The suit also charges the company with defamation and libel. DeMello said the Cardosos are part of a Portuguese community in the area, and the foreclosure tarnished their reputation.

Charlie Cardoso is an unemployed construction worker, and his wife is disabled. They paid $139,000 for the three-bedroom pool home in the tidy neighborhood a few blocks south of Spring Hill Drive, records show. It was Charlie’s life savings, the complaint says.

“We have a lot of friends there, and all the time we’ve been telling them the house has been paid (for),” a tearful Maria Cardoso said in an interview with WCBV-TV in Boston last month.

The couple, reached at home in New Bedford, Mass., referred a St. Petersburg Times reporter to deMello.

According to the complaint, here is what happened:

Last July, the couple’s tenant called the Cardosos in a panic. The single mother of two teenagers accused the couple of lying when they told her she could rent the house as long she wanted. Three men were there to clean out the house and change the locks, she told them.

Charlie Cardoso talked to a real estate agent for Bank of America, who said he would inform the company that it had the wrong house. The couple thought that was the end of the ordeal.

It wasn’t. A landscaper Bank of America hired in August to mow the grass on the property broke a fence to bring in his equipment. The tenant got spooked and moved out just before Christmas.

On Jan. 5, a friend of the Cardosos who was helping the tenant pick up belongings found men putting a lock box on the front door. The workers said the house belonged to Bank of America. The friend called the Cardosos.

When Charlie Cardoso called the bank, a representative told him there was a mistake, the problem would be fixed, and he would get a return call. The call never came. The lock box remained.

Four days later, Cardoso and his son drove to Florida, missing the homecoming of another son who was returning from Iraq for a two-week leave.

Cardoso had to prove to police that he owned the house. The next day he broke in through a back door and used bolt cutters to remove the lock box. The water and electricity had been turned off, and pipes had frozen.

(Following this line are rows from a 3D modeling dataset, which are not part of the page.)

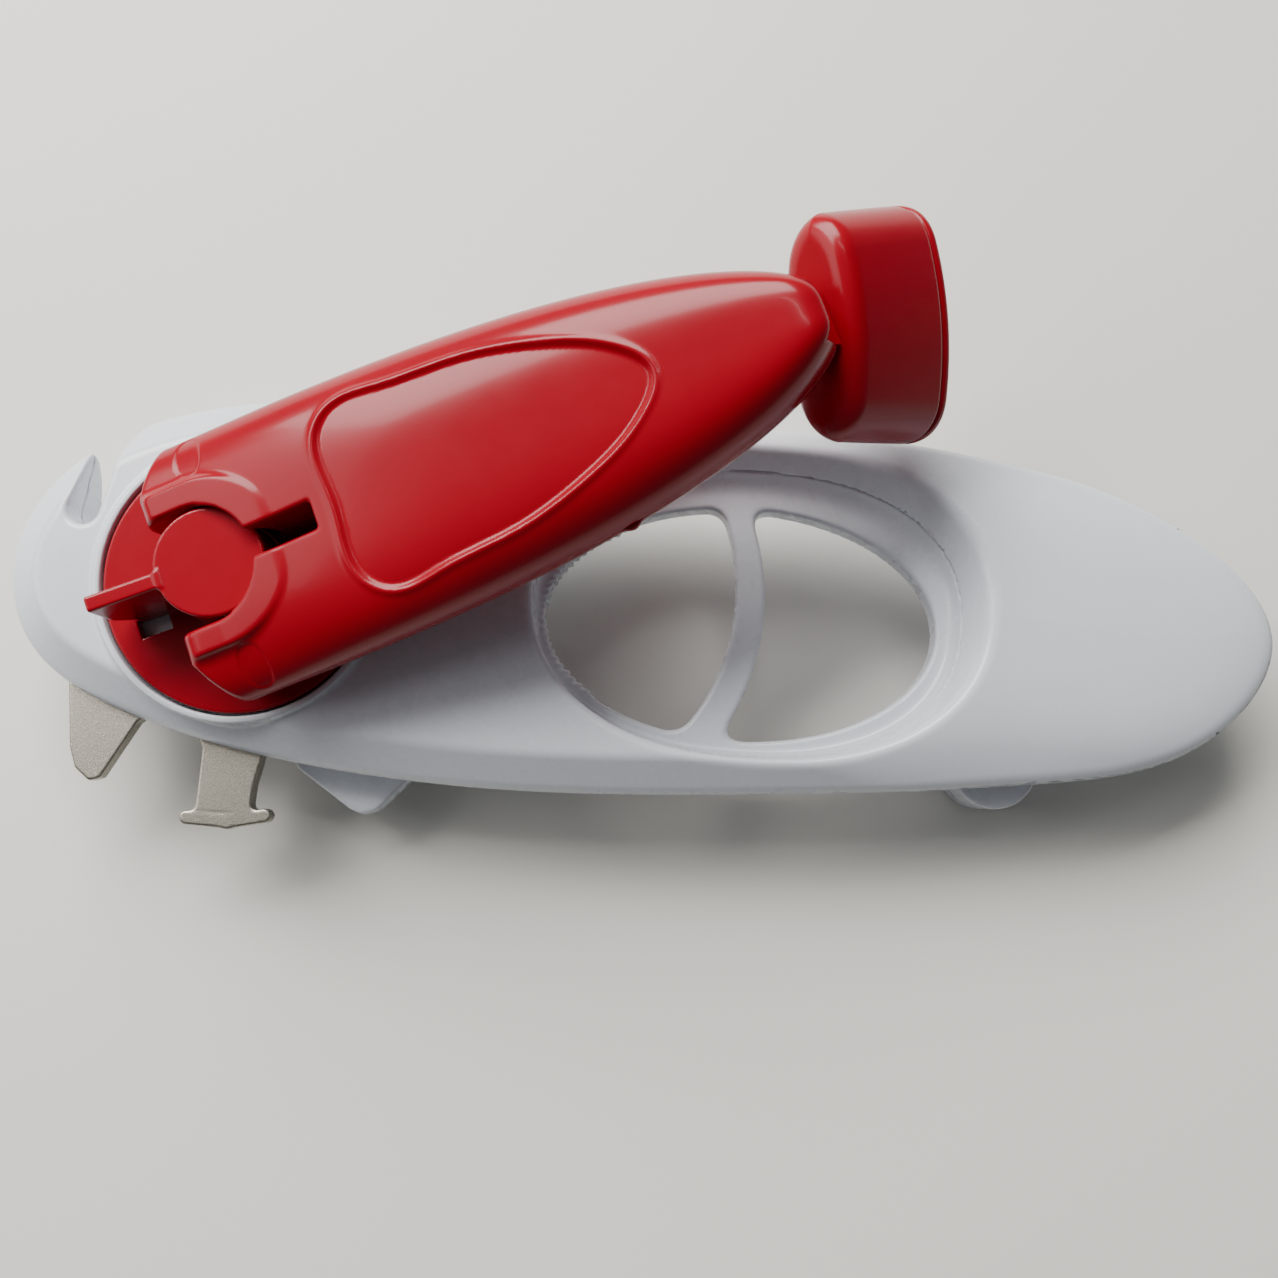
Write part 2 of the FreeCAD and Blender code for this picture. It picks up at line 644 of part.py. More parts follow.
def cutter_washer():
    cx, cy = CUTTER_AT
    return cyl(4.2, -20.4, -20.1, cx, cy).cut(cyl(2.0, -21, -20, cx, cy))


def cutting_wheel():
    cx, cy = CUTTER_AT
    bore = 2.0 + FIT
    profile = [(bore, -20.5), (6.4, -20.5), (CUTTER_R, -21.9), (5.6, -23.0), (4.4, -24.1), (bore, -24.1)]
    points = [Vector(x, 0, z) for x, z in profile]
    wheel = Part.Face(Part.makePolygon(points + points[:1])).revolve(Vector(0, 0, 0), UP, 360)
    wheel.translate(Vector(cx, cy, 0))
    return wheel


# Placing and saving

ARM_TURN = Rotation(UP, CRANK_ANGLE) * Rotation(Vector(0, 1, 0), -ARM_TILT)
ARM_AT = Placement(Vector(0, 0, HINGE_Z), ARM_TURN)
HUB_AT = Placement(Vector(0, 0, 0), Rotation(UP, CRANK_ANGLE))
STEM_AT = Placement(Vector(FOLD_U, 0, FOLD_W), Rotation(Vector(0, 1, 0), 90 + KNOB_FOLD))
SPIN_AT = Placement(Vector(0, 0, 0), Rotation(UP, 90 + KNOB_SPIN))


def save(name, shapes, *places):
    """Writes one piece, or a group of identical ones, after moving it through places in turn."""
    solids = shapes if isinstance(shapes, list) else [shapes]
    placed = []
    for solid in solids:
        moved = solid.copy()
        for place in places:
            moved.Placement = place.multiply(moved.Placement)
        moved.translate(SPINDLE_AT)
        placed.extend(moved.Solids)
    shape = placed[0] if len(placed) == 1 else Part.makeCompound(placed)
    shape.exportStep("parts/" + name + ".step")
    box = shape.BoundBox
    print(name, len(placed), shape.isValid(), "%.1f %.1f %.1f  %.1f %.1f %.1f" % (
        box.XMin, box.YMin, box.ZMin, box.XMax, box.YMax, box.ZMax))


os.makedirs("parts", exist_ok=True)
save("top_shell", top_shell())
save("bottom_shell", bottom_shell())
save("body_screws", body_screws())
save("spindle_bush", spindle_bush())
save("mechanism_plate", mechanism_plate())
save("plate_rivets", plate_rivets())
save("crown_cap_plate", crown_plate_outline(0))
save("carrier_pivot", carrier_pivot())

save("crank_hub", crank_hub(), HUB_AT)
save("drive_spindle", drive_spindle(), HUB_AT)
save("thrust_washer", thrust_washer(), HUB_AT)
save("friction_roller", friction_roller(), HUB_AT)
save("feed_wheel", feed_wheel(), HUB_AT)
save("spindle_nut", spindle_nut(), HUB_AT)

save("arm_shell", arm_piece(1), ARM_AT)
save("arm_cover", arm_piece(-1), ARM_AT)
save("arm_screws", arm_screws(), ARM_AT)
save("arm_hinge_pin", arm_hinge_pin(), ARM_AT)
save("knob_hinge_pin", knob_hinge_pin(), ARM_AT)

save("knob_swivel", knob_swivel(), STEM_AT, ARM_AT)
save("knob_axle", knob_axle(), STEM_AT, ARM_AT)
save("knob_shell", knob_shell(), SPIN_AT, STEM_AT, ARM_AT)
save("knob_cap", knob_cap(), SPIN_AT, STEM_AT, ARM_AT)
save("knob_retainer", knob_retainer(), SPIN_AT, STEM_AT, ARM_AT)

save("cutter_carrier", cutter_carrier())
save("cutter_screw", cutter_screw())
save("cutter_washer", cutter_washer())
save("cutting_wheel", cutting_wheel())
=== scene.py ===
import json
import math

import bpy
import numpy as np
from mathutils import Matrix, Vector


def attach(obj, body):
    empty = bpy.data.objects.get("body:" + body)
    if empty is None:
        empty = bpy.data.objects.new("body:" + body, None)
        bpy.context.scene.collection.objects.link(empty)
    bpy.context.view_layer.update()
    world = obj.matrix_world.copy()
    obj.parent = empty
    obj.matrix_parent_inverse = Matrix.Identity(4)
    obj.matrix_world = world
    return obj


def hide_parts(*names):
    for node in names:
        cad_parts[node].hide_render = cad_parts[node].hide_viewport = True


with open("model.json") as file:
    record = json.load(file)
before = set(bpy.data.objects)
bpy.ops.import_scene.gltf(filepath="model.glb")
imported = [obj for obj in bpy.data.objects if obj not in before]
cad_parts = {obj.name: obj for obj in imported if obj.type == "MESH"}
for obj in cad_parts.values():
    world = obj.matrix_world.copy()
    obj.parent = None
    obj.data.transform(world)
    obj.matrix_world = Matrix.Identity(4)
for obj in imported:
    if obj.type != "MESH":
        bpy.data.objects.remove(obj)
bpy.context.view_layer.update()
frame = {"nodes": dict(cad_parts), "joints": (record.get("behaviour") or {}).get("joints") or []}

# Manual can opener. The moulded pieces that show, and the crown-cap plate, are drawn in millimetres
# as signed distances (negative inside), sampled on a grid and skinned. The rest are the CAD nodes.
MM = 0.001
STEP = 0.55
COARSE = 1.2 * STEP
FINE = 0.7 * STEP
FINEST = 0.6 * STEP

JOINTS = {joint["name"]: joint for joint in frame["joints"]}

# Body
PARTING_Z = -7.5
PARTING_GAP = 0.04
BODY_BOTTOM = -16.0
STAND_Z = -27.0
WALL = 2.2
OUTLINE = [
    (-43.4, 1.5), (-38.4, 15.8), (-21.7, 28.6), (2.0, 34.5), (45.0, 35.3), (92.0, 34.6),
    (135.4, 31.6), (168.5, 21.0), (186.1, 0.4), (174.2, -18.4), (145.8, -27.7), (101.0, -31.9),
    (51.4, -34.3), (11.8, -31.8), (-19.5, -24.7), (-39.0, -12.6),
]
HANDLE_X = 118.0
HANDLE_TOP_R = 385.0
HANDLE_UNDER_R = 560.0
HANDLE_BLEND = (92, 142)
# Faces round the body: a normal as (inward, up), and a point as (inset from the outline, height)
BEVEL = ((-0.618, 0.786), (1.0, -5.5))
CROWN = ((-0.065, 0.998), (6.6, -1.0))
LOW_BEVEL = ((-0.673, -0.740), (1.0, -11.0))
SEAM_STEP = 0.6
SEAM_DEPTH = (-0.5, -0.8)
HUB_POCKET_R = 24.2
HUB_POCKET_Z = -3.2
HUB_RIM_R = 24.9
HUB_RIM_HALF = 0.65
HUB_RIM_Z = (-3.0, 0.45)
BUSH_R = 4.5
RIM_CENTRE = (92.4, 3.2)
RIM_SEMI = (40.6, 29.4)
FLOOR_CENTRE = (89.6, -0.6)
FLOOR_SEMI = (37.9, 24.8)
RIM_POWER = 2.3
FLOOR_Z = -10.0
GRIP_CENTRE = (89.0, -1.4)
GRIP_SEMI = (36.0, 21.5)
DIVIDER_NEAR = (48.4, 3.5, 40.0)
DIVIDER_FAR = (48.6, 2.0, 45.0)
TOOTH_PITCH = 1.8
TOOTH_HEIGHT = 0.85
TOOTH_START = (126, 129)
TOOTH_END = (222, 225)
NOTCH_END = (-29.2, 11.2)
NOTCH_R = 2.9
NOTCH_SIDES = [
    (-32.1, 11.2), (-30.8, 22.0), (-30.0, 36.0), (-19.0, 36.0), (-21.5, 29.2), (-24.4, 22.6),
    (-24.9, 17.5), (-26.3, 11.2),
]
WEDGE = [
    (6.0, -26.0), (10.4, -31.6), (20.4, -38.2), (22.1, -38.8), (24.0, -38.2), (29.0, -32.8), (34.0, -26.0),
]
WEDGE_ROUND = 1.3
WEDGE_MID_Z = -17.6
WEDGE_HALF = 2.4
GUARD_X = 8.0
GUARD_R = 23.0
GUARD_HALF = 1.4
GUARD_START_X = 8.4
FOOT_X = 137.4
FOOT_Y = (-24.4, 19.6)
FOOT_R = 7.9
FOOT_WALL = 2.4
BODY_SCREWS = [(-31.5, -2.0), (37.0, 20.0), (37.0, -20.0), (143.0, 14.0), (143.0, -13.0)]
SCREW_BOSS_R = 4.2
SCREW_HEAD_R = 3.1
SCREW_HEAD_Z = -12.5
SCREW_HOLE_R = 1.65

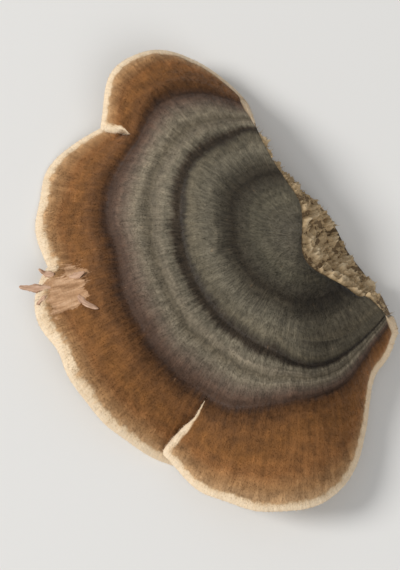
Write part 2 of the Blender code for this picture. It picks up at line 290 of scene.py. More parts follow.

The couple filed suit 10 days later.

Possessions the couple had stored at the home, including photos, clothes, tools and small appliances, had been removed and are presumably lost, the complaint states.

In September, three months after Bank of America started foreclosure on the Cardosos, it also foreclosed on the nearby home, records show.

The bank declined to comment to the Times beyond an e-mailed statement.

“We have reached out to the Cardosos’ representatives and hope to have the opportunity to work with them to properly assess and address their allegations,” the statement said. “We are reviewing the allegations in the lawsuit, the actual events that led to them and the causes of those events, and will consider any hardship that resulted.”

Beyond financial damages, the Cardosos want something else.

“Bank of America or somebody should apologize,” Charlie Cardoso said during last month’s television interview.

At least one bank has acknowledged the record number of foreclosures from the mortgage meltdown has increased the likelihood of such mistakes.

Citi-Residential started the foreclosure process on a home in Kissimmee in 2008 — changing the locks and emptying the pool — even though the owner, who lives in London, didn’t have a mortgage with the company, according to a report by Orlando TV station WFTV. Company officials said the high number of foreclosures they were dealing with in Central Florida contributed to the error.

DeMello said he has been fielding calls from other homeowners throughout the country with similar complaints.

As for the Cardosos, they still want to retire in Florida.

“They just don’t know if they’re going to be able to be in that neighborhood because of the uncomfortable feeling they have right now,” deMello said. “Hopefully that will change.”